Este es el momento de acoger y experimentar como si se nos hubieran dirigido personalmente a nosotros, las palabras que Jesús dirigió en esta circunstancia a los apóstoles: “¡Ánimo!, que soy yo; no temáis”. Porque si algo es claro es que Dios viene a amainar (que no digo a quitar) todo lo que nos causa sufrimientos y nos quita la paz. Que Dios no es un fantasma -como creían los discípulos-, que está con nosotros y quiere darnos vida abundante sanando los miedos que nos causa la falta de fe, la posibilidad de perder o que se manche nuestra propia imagen y los respetos humanos. Por eso, si Cristo es nuestra seguridad y está con nosotros, ¿por qué tener miedo? ¿O es que no terminamos de quitar nuestras dudas?
Y es verdad que sentir miedo ante situaciones amenazantes es muy humano, pero lo que Jesús pide es que no nos dejemos paralizar por ese miedo, sino que lo venzamos poniendo la confianza en Dios… El discípulo –dice el Papa Francisco- es intrépido y nada lo detiene, ya que tiene a Dios como su Señor.

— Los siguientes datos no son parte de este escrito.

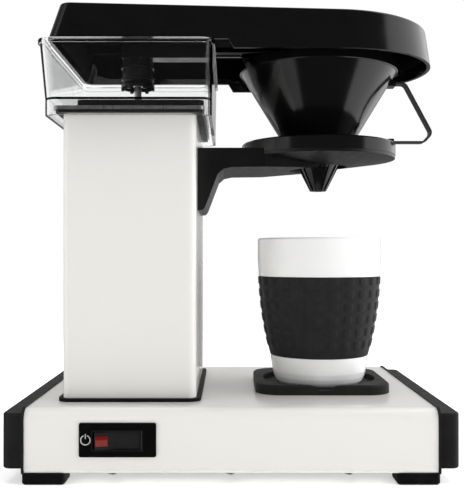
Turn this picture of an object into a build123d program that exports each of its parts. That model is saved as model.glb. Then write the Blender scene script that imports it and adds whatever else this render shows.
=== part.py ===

Esa es la fe: “caminar sobre el agua”, pero con la posibilidad de encontrar siempre esa mano que nos salva del hundimiento total. Poner nuestra confianza absoluta en Dios sabiendo que hace camino con nosotros.
Cosa que es posible si buscamos el encuentro silencioso de Dios por medio de la Oración. Porque por medio de ella nos vamos percatando de la presencia silenciosa de Dios en la propia vida…
Es en el silencio de la oración, donde el alma puede escuchar a Dios como decía el santo.
Como Pedro, también nuestra oración deben ser sus mismas palabras: ¡Señor, sálvame! Dejemos un margen de confianza al Señor. Lancémonos a las aguas de nuestro mundo sin miedo a ser engullidos por ellas. Si el Señor va por delante, tenemos las de ganar. Él es el dueño de la barca. El sentido de nuestra historia. El fin de nuestra oración y de nuestra entrega. En el silencio aparente, en la ausencia dolorosa es donde hemos de aprender a buscar y a ver el rostro del Señor que, un día más y en pleno verano, nos grita: ¡Animo soy yo, no tengáis miedo!